_ENTRIES_.
------------------------

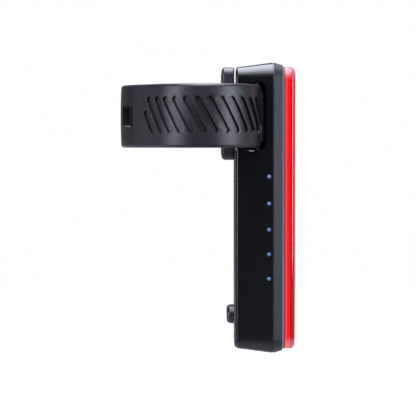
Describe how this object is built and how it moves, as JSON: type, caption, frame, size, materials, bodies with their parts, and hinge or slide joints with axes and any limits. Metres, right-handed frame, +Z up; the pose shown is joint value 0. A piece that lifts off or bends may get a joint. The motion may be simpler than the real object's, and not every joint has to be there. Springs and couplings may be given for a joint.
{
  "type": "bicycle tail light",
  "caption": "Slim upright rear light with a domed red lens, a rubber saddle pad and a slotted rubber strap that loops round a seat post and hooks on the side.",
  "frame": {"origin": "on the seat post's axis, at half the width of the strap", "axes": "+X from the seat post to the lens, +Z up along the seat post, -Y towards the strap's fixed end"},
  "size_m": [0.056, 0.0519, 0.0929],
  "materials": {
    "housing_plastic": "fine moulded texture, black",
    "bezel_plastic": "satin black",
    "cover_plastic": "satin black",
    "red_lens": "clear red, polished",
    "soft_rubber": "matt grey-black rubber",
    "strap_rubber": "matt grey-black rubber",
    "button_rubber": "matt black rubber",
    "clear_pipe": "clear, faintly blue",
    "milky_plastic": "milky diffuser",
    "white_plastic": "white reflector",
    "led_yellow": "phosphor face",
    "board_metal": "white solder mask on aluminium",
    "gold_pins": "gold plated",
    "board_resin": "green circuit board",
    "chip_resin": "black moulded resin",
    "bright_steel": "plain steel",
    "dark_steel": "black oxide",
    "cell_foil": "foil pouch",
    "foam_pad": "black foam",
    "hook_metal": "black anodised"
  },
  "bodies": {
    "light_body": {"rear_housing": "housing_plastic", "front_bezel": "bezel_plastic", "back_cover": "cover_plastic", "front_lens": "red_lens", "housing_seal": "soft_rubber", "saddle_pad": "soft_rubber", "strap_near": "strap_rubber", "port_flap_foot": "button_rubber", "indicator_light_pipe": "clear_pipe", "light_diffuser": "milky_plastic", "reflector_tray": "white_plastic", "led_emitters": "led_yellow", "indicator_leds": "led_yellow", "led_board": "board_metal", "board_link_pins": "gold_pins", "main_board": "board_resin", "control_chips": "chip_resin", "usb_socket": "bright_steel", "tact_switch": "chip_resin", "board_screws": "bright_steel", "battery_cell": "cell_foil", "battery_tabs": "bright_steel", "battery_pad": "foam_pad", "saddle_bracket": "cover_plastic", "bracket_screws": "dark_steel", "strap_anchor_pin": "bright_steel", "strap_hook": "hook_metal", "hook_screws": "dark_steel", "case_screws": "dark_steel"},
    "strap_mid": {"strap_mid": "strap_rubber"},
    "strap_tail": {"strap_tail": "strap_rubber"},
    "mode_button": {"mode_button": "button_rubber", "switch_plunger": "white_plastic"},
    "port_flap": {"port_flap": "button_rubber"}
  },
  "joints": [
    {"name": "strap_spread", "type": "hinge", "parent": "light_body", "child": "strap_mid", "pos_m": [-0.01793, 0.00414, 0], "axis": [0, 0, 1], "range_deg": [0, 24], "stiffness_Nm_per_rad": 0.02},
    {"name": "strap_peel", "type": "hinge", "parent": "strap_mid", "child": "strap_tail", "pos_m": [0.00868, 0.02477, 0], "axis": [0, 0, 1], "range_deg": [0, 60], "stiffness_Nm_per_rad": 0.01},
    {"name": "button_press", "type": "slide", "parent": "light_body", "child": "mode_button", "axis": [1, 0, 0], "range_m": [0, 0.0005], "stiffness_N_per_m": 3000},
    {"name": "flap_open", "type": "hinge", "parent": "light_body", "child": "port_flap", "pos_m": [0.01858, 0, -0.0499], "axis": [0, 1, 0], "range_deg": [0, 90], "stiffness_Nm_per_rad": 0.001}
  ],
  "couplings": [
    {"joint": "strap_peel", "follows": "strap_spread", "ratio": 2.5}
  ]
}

------------------------

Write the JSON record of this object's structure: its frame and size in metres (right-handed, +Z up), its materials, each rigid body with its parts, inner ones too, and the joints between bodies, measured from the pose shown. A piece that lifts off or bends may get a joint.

------------------------

_EXERCISE REQUIREMENTS_.
Find the lines containing "joints" and pull them out.

_ANSWER IN FULL_.
Describe how this object is built and how it moves, as JSON: type, caption, frame, size, materials, bodies with their parts, and hinge or slide joints with axes and any limits. Metres, right-handed frame, +Z up; the pose shown is joint value 0. A piece that lifts off or bends may get a joint. The motion may be simpler than the real object's, and not every joint has to be there. Springs and couplings may be given for a joint.
  "joints": [
Write the JSON record of this object's structure: its frame and size in metres (right-handed, +Z up), its materials, each rigid body with its parts, inner ones too, and the joints between bodies, measured from the pose shown. A piece that lifts off or bends may get a joint.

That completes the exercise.